## Material
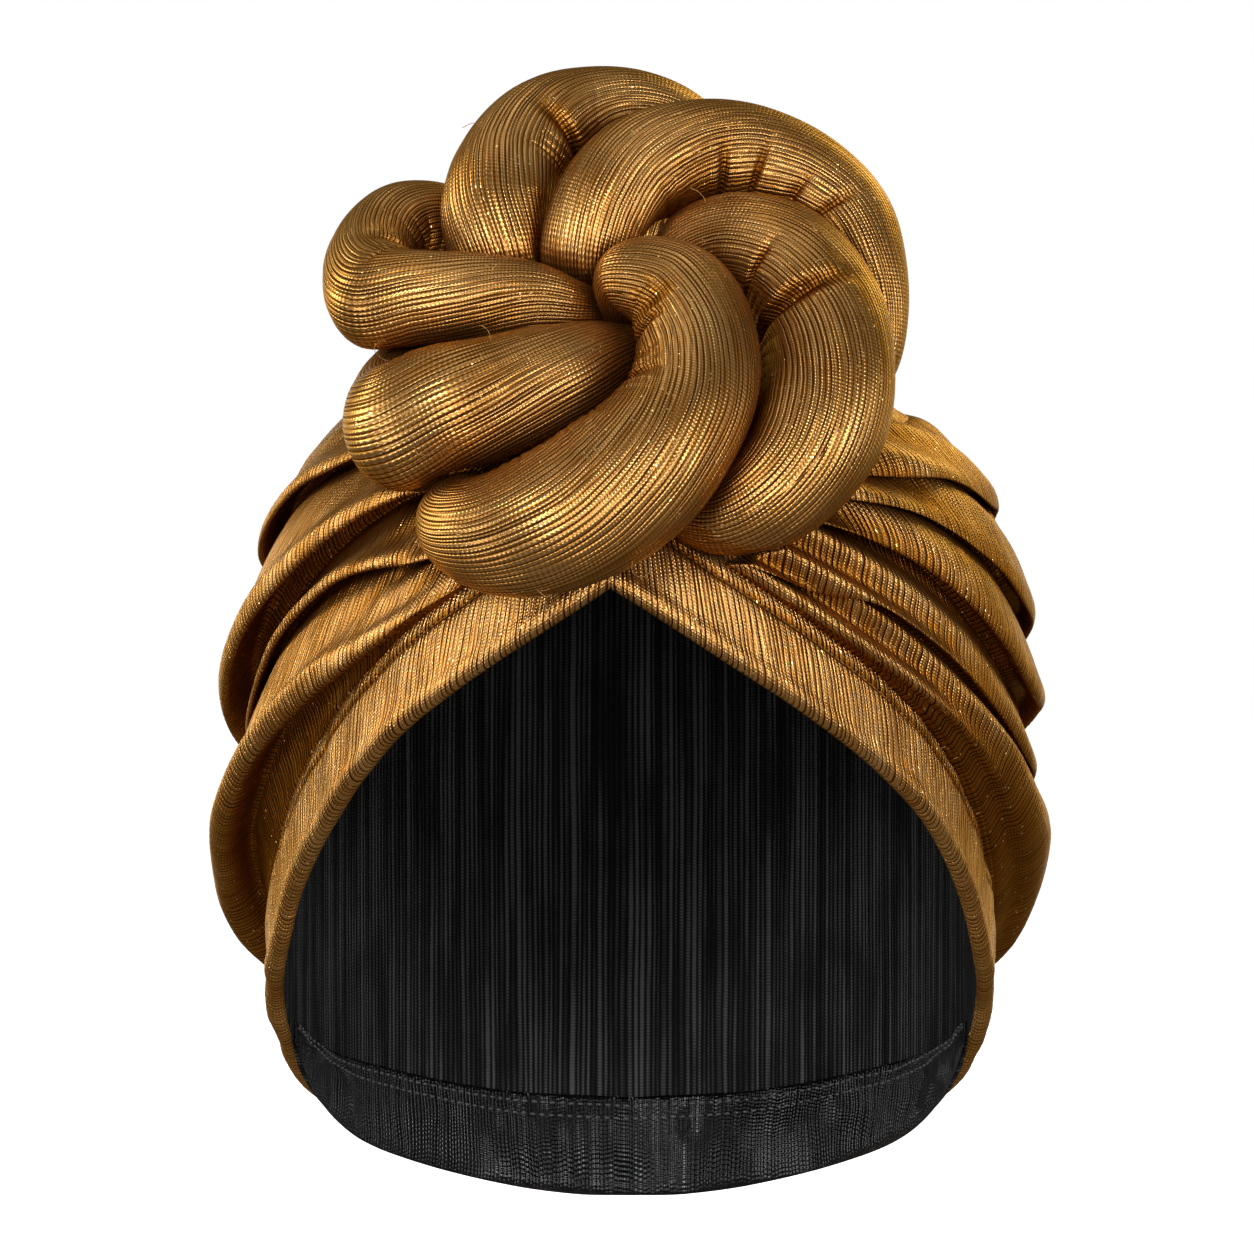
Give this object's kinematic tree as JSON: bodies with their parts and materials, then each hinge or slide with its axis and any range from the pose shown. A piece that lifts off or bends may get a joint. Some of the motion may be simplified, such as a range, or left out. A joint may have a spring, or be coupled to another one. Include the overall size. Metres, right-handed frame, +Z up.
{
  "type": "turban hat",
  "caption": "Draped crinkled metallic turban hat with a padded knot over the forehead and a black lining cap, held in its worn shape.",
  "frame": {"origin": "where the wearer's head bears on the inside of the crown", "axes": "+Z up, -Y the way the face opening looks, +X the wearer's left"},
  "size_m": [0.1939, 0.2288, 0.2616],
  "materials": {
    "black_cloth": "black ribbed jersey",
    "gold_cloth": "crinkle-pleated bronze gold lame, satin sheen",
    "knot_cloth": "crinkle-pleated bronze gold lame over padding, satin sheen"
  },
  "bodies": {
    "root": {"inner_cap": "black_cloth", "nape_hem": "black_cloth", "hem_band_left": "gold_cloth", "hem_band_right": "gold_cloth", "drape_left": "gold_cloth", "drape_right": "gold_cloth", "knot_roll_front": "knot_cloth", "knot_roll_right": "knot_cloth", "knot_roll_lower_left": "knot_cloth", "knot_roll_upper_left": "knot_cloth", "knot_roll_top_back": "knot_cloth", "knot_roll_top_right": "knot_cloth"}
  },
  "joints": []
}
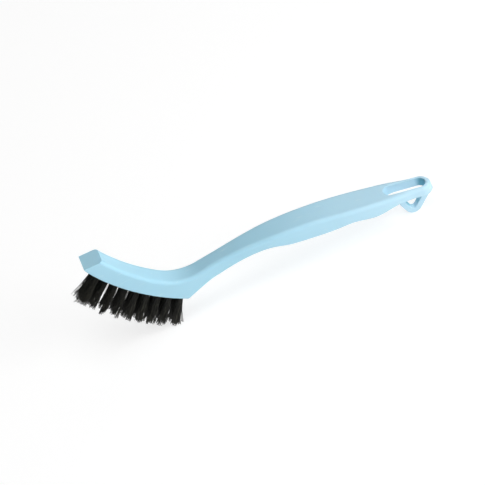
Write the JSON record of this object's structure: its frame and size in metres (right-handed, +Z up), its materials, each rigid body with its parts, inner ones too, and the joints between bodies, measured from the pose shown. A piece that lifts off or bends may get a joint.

==

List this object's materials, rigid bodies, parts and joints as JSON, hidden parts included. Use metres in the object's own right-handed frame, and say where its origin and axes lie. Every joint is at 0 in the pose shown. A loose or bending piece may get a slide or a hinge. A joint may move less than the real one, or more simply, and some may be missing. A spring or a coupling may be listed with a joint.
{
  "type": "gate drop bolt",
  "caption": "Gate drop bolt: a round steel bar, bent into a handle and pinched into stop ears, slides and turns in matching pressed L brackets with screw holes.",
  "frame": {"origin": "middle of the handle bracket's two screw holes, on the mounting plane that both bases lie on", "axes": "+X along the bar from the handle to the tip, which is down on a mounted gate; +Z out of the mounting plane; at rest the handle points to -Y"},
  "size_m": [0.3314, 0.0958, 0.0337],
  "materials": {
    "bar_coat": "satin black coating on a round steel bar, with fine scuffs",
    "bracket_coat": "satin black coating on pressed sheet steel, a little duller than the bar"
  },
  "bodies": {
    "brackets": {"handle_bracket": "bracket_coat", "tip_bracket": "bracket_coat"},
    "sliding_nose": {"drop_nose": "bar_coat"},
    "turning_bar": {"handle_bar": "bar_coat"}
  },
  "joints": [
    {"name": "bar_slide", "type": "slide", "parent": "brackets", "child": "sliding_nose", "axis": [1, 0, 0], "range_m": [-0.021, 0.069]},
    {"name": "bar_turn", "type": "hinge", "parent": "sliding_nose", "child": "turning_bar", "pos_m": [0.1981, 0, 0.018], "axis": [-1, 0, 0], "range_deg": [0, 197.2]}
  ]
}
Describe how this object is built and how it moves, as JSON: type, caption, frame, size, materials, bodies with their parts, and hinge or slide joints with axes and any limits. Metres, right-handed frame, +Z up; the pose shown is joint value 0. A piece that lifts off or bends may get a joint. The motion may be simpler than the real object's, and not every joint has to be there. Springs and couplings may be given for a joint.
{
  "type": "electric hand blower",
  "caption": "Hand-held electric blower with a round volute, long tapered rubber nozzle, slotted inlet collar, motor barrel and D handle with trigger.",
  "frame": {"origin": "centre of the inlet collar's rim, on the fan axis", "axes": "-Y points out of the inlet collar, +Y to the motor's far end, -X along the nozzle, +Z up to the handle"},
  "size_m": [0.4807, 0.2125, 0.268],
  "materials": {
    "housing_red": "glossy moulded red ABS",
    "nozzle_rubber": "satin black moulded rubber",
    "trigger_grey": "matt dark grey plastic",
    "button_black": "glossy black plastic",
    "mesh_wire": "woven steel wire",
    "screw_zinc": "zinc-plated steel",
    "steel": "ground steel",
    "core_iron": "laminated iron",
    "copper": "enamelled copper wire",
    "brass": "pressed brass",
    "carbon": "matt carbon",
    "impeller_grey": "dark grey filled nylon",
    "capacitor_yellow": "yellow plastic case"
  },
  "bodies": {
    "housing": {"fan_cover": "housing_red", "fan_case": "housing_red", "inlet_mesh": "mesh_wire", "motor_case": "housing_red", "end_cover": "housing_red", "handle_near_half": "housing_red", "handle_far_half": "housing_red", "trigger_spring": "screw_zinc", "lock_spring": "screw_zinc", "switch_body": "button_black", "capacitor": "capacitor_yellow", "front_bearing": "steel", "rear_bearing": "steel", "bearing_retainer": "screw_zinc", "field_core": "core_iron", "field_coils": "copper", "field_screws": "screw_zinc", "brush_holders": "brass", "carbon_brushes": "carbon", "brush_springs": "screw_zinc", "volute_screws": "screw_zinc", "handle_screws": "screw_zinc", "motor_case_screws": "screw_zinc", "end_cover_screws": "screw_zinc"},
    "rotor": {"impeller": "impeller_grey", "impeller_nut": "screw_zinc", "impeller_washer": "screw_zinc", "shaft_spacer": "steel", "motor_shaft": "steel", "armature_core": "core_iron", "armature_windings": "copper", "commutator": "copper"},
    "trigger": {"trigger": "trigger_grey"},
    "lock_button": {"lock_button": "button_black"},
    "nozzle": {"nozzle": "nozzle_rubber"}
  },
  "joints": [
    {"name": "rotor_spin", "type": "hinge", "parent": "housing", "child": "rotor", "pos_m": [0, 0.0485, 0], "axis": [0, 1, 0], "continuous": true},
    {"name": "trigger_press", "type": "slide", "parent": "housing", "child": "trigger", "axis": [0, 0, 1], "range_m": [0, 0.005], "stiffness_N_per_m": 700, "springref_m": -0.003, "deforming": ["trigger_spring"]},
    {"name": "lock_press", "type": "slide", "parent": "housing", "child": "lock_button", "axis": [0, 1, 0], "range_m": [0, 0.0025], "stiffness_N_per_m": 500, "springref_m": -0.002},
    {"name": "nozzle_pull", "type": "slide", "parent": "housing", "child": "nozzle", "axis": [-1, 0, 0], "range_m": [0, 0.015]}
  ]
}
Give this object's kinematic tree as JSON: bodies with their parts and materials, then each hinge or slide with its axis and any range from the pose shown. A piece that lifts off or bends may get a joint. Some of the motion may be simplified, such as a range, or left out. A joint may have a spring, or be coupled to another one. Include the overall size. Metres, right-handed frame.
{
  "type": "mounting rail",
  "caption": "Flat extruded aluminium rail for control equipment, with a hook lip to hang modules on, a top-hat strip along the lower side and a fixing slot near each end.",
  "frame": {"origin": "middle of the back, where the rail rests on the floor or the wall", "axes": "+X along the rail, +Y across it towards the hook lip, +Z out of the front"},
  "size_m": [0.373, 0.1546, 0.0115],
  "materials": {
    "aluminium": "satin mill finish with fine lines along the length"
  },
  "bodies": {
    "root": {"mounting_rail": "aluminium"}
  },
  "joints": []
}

* * *

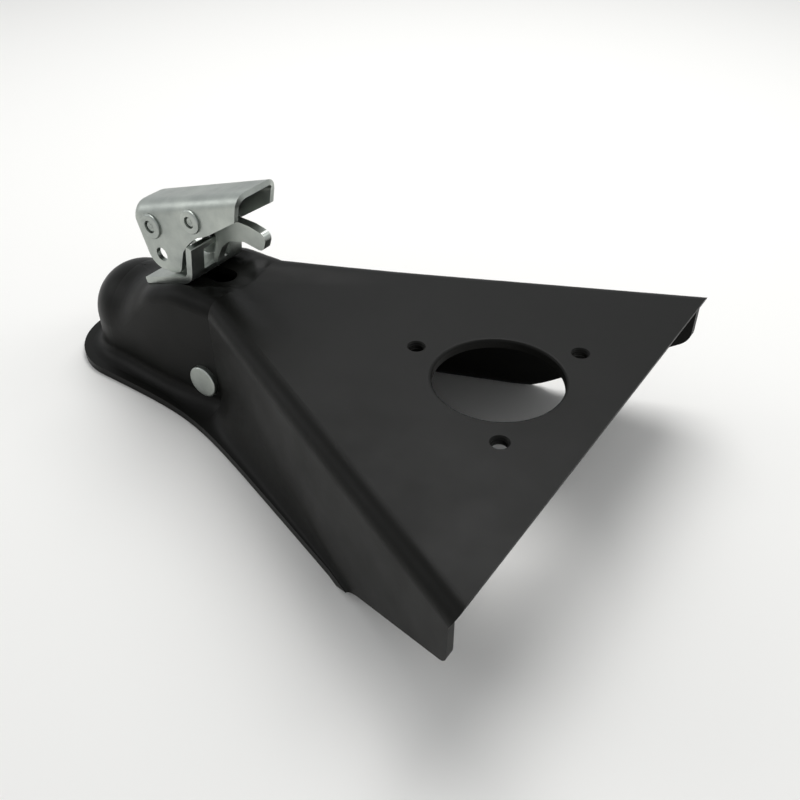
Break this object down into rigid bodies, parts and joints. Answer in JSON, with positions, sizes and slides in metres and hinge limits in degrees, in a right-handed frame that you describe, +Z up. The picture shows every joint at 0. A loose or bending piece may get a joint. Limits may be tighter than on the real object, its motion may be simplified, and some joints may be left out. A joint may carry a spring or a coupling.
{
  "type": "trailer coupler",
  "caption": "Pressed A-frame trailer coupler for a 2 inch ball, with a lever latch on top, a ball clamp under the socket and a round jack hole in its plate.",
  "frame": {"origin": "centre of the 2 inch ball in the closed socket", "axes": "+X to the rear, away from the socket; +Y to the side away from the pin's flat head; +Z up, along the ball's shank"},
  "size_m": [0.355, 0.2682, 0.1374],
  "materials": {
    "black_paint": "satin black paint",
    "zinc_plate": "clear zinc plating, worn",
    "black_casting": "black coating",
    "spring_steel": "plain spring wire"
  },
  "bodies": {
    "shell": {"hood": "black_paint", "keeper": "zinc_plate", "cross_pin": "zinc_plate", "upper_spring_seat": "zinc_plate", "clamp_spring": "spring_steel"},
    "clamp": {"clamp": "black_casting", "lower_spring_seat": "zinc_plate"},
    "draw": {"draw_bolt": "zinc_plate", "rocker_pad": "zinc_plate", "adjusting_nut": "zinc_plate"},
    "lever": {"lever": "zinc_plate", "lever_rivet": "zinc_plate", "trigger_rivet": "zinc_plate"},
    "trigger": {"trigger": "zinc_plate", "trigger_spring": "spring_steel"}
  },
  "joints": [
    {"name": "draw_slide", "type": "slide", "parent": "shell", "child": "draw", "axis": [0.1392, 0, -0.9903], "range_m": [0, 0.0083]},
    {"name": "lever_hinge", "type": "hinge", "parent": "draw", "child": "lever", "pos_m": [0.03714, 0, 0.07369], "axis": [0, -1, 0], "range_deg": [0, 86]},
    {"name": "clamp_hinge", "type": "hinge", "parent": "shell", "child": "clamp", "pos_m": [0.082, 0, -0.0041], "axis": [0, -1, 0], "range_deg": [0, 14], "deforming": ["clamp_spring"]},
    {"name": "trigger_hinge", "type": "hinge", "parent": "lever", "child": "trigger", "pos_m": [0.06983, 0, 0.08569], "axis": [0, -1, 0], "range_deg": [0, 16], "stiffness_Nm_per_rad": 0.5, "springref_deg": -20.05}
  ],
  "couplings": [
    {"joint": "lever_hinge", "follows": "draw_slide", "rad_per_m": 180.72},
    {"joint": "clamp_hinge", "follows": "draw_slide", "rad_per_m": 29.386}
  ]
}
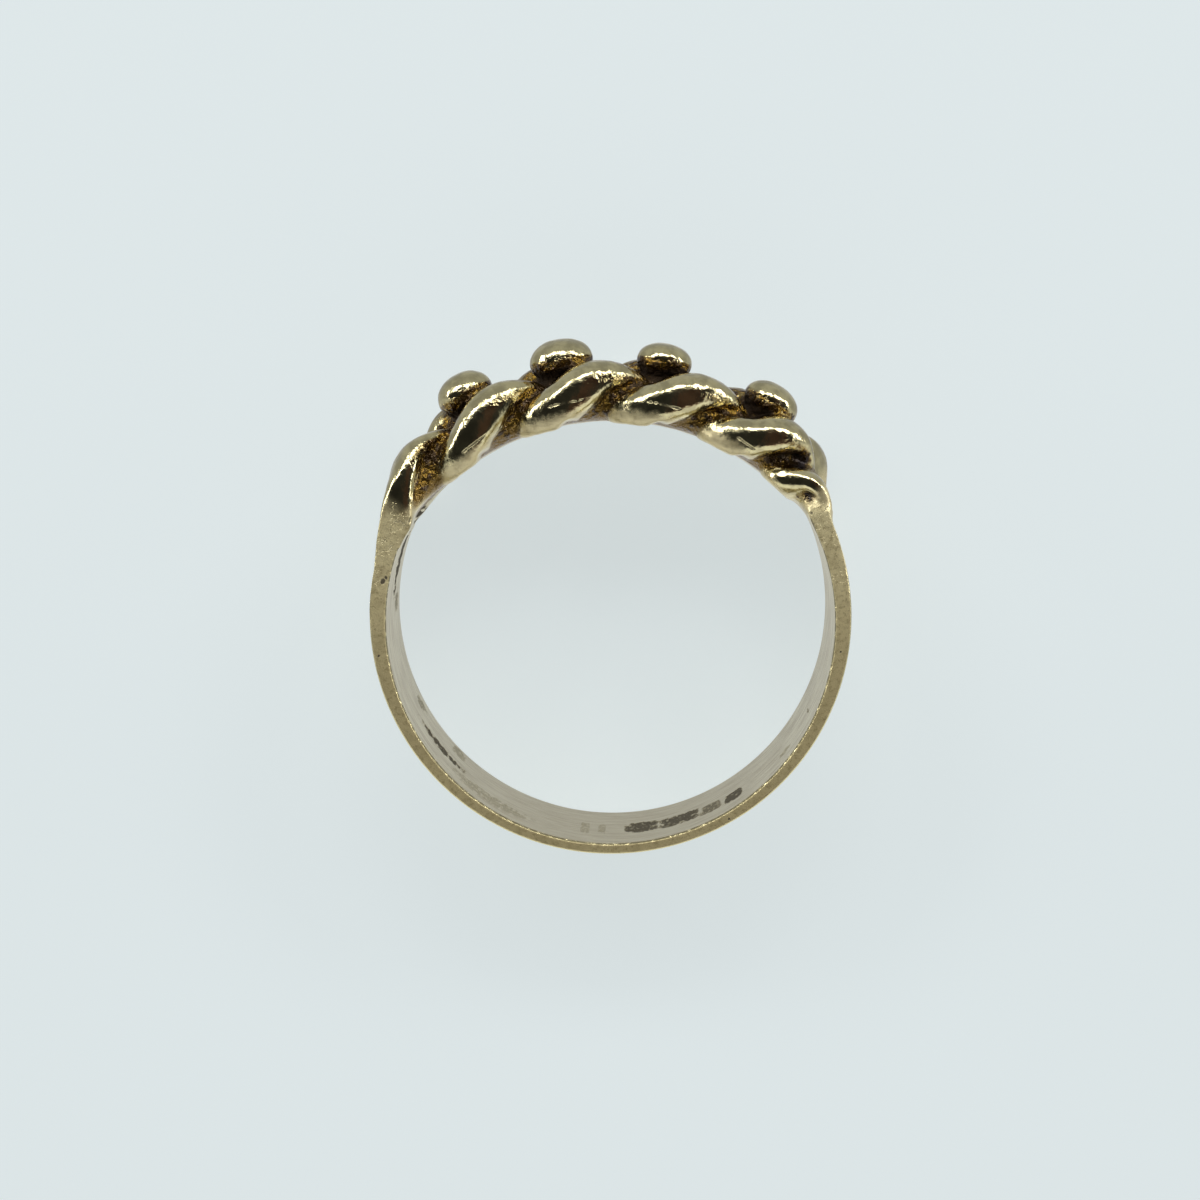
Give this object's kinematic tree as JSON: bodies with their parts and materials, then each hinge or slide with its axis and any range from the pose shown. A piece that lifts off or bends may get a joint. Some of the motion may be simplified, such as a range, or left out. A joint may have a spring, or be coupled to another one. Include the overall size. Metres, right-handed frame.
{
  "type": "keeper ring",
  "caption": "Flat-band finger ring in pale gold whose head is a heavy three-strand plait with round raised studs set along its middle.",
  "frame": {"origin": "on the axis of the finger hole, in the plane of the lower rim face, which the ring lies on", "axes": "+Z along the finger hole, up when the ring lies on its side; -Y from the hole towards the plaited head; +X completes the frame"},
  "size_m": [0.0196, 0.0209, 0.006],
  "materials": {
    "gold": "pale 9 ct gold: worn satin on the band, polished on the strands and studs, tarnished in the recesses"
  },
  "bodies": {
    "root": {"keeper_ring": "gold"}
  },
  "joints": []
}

## Work required
Check each line above for "limits" and return the ones that have it.

## Solution below
Describe how this object is built and how it moves, as JSON: type, caption, frame, size, materials, bodies with their parts, and hinge or slide joints with axes and any limits. Metres, right-handed frame, +Z up; the pose shown is joint value 0. A piece that lifts off or bends may get a joint. The motion may be simpler than the real object's, and not every joint has to be there. Springs and couplings may be given for a joint.
Break this object down into rigid bodies, parts and joints. Answer in JSON, with positions, sizes and slides in metres and hinge limits in degrees, in a right-handed frame that you describe, +Z up. The picture shows every joint at 0. A loose or bending piece may get a joint. Limits may be tighter than on the real object, its motion may be simplified, and some joints may be left out. A joint may carry a spring or a coupling.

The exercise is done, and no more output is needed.